*Problem requirements*
Going through the material below, please gather all lines with the word "parts" in them.

*Data records*
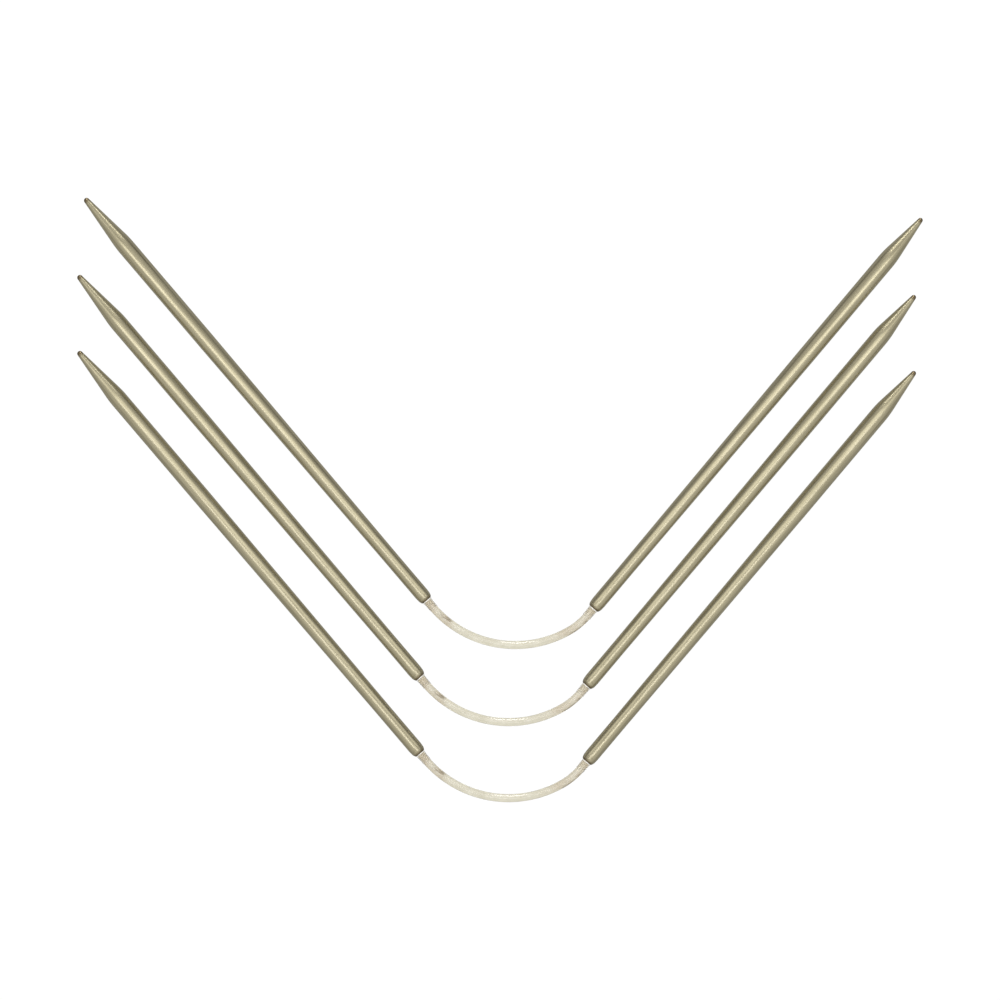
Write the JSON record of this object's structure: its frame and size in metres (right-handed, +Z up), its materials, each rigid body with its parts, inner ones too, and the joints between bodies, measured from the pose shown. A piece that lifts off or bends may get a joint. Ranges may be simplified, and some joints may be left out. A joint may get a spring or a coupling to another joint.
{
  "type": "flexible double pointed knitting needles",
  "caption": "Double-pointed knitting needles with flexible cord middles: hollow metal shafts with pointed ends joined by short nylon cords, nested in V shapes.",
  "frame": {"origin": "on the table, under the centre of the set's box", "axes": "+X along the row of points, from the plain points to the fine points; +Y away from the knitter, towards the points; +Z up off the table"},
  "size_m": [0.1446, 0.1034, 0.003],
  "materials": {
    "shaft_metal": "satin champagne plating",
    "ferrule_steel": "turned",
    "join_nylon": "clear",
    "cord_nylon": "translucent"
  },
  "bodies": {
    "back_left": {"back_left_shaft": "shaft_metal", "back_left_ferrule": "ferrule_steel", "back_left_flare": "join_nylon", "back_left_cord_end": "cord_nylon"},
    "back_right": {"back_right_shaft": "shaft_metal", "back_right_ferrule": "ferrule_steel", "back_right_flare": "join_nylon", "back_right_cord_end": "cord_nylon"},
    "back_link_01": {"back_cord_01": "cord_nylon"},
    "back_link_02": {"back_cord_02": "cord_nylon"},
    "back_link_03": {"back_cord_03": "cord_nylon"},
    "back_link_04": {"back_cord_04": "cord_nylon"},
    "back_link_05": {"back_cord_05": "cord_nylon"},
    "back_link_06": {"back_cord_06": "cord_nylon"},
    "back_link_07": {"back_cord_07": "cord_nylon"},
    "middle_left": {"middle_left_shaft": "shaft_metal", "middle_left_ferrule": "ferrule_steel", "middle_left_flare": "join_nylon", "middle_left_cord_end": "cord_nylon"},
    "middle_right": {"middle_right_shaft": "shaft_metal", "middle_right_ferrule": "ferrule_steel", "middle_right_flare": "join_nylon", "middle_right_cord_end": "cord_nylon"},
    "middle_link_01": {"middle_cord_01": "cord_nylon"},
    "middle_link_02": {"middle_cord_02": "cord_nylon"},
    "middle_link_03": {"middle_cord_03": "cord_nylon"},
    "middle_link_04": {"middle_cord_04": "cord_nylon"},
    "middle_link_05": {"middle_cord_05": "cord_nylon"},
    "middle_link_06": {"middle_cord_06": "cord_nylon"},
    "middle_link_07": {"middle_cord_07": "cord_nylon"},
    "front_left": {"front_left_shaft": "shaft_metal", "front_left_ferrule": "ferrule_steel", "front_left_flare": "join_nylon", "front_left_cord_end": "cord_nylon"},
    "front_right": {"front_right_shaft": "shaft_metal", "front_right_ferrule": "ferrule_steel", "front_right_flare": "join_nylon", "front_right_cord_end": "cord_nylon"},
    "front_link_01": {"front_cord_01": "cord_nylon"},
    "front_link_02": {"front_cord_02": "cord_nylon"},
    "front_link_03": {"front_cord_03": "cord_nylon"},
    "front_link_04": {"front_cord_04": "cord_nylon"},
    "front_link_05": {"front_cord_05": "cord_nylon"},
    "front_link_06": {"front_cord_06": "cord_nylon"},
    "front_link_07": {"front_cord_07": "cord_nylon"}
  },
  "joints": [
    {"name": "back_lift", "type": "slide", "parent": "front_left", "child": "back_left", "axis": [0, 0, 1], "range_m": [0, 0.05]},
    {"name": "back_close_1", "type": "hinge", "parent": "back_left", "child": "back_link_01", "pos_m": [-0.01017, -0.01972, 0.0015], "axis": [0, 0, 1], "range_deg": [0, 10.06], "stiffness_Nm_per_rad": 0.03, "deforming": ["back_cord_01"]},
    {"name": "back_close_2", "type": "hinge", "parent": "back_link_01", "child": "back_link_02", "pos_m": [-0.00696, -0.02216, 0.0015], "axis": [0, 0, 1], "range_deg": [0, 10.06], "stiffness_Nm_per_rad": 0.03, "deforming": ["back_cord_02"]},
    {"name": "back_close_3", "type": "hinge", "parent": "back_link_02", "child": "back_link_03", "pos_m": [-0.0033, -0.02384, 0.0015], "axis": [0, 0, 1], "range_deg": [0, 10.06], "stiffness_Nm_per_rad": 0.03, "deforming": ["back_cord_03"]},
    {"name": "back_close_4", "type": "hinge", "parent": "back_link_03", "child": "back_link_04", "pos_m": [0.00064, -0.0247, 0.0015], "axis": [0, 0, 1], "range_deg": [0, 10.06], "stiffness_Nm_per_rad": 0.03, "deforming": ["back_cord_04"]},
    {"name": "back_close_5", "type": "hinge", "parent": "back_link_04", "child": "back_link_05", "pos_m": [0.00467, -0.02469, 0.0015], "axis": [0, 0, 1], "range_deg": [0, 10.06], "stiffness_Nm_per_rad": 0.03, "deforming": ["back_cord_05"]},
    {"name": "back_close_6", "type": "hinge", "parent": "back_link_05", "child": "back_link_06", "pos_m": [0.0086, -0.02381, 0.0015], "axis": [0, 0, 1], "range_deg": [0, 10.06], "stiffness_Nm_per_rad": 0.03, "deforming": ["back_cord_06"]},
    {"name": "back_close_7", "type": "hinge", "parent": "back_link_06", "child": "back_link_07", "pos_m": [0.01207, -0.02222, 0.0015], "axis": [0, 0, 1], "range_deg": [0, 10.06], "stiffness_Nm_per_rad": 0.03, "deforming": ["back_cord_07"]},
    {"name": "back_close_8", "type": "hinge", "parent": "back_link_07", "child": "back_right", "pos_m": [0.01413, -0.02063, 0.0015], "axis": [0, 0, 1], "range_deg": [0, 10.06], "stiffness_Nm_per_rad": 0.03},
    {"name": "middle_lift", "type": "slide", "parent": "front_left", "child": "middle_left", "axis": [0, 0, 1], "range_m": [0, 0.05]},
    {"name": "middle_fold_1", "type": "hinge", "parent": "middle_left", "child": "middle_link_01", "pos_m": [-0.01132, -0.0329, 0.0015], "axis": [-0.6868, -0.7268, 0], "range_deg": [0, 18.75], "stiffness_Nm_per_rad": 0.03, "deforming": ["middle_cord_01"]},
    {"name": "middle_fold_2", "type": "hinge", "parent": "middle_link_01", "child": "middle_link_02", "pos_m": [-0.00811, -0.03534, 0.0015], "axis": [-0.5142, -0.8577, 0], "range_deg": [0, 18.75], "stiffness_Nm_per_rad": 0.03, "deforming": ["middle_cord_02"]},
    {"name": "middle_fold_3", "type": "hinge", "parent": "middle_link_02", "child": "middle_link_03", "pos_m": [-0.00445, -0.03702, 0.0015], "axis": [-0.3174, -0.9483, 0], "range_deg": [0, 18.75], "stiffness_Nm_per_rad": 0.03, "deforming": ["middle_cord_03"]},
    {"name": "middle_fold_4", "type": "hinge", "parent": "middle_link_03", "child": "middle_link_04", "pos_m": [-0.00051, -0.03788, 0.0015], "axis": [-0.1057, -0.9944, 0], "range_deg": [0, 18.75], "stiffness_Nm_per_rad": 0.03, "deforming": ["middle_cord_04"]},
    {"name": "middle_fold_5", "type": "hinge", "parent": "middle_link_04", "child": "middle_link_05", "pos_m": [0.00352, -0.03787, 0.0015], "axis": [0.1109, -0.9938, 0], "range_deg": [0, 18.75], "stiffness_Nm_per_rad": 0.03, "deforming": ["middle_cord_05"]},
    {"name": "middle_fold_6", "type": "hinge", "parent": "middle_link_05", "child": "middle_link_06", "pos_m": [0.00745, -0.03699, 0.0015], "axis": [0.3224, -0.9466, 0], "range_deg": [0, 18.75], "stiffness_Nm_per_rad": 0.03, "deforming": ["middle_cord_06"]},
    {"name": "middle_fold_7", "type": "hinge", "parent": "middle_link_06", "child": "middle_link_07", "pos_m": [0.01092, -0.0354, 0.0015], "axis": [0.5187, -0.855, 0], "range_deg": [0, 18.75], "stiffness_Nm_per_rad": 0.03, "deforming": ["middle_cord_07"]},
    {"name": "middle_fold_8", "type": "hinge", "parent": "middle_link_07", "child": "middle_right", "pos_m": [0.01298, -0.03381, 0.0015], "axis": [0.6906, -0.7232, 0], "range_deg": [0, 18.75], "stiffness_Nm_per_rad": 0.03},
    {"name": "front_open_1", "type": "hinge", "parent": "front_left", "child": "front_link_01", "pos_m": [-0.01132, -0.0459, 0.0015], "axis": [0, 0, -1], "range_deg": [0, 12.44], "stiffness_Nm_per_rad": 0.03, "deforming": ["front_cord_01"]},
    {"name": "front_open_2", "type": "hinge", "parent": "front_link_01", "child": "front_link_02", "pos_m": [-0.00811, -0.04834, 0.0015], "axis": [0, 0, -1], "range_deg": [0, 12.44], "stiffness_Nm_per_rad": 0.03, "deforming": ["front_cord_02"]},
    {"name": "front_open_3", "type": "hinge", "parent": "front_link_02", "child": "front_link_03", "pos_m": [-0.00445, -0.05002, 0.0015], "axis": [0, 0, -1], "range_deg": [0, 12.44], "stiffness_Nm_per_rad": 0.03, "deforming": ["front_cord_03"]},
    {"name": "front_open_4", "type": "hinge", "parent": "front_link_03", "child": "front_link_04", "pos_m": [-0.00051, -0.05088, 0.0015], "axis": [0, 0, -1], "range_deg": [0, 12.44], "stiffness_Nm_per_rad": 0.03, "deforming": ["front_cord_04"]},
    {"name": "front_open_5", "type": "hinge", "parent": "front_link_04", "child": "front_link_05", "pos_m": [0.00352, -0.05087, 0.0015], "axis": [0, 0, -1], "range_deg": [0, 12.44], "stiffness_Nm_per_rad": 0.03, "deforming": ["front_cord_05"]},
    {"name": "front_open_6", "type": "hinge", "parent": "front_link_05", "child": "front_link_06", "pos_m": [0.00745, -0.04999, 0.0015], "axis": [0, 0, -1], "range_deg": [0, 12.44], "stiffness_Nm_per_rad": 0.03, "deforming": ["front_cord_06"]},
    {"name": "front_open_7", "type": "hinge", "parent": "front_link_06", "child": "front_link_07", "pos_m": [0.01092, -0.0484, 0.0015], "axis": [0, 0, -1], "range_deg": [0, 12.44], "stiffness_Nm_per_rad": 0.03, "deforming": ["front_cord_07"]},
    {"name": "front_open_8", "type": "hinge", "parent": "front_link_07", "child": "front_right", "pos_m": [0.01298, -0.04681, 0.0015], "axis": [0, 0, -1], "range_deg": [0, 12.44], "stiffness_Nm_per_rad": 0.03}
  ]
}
--
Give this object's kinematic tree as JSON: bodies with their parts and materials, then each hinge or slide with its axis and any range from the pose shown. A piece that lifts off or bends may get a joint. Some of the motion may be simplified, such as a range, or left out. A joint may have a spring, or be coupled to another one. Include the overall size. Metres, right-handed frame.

*Response to this task*
Write the JSON record of this object's structure: its frame and size in metres (right-handed, +Z up), its materials, each rigid body with its parts, inner ones too, and the joints between bodies, measured from the pose shown. A piece that lifts off or bends may get a joint. Ranges may be simplified, and some joints may be left out. A joint may get a spring or a coupling to another joint.
Give this object's kinematic tree as JSON: bodies with their parts and materials, then each hinge or slide with its axis and any range from the pose shown. A piece that lifts off or bends may get a joint. Some of the motion may be simplified, such as a range, or left out. A joint may have a spring, or be coupled to another one. Include the overall size. Metres, right-handed frame.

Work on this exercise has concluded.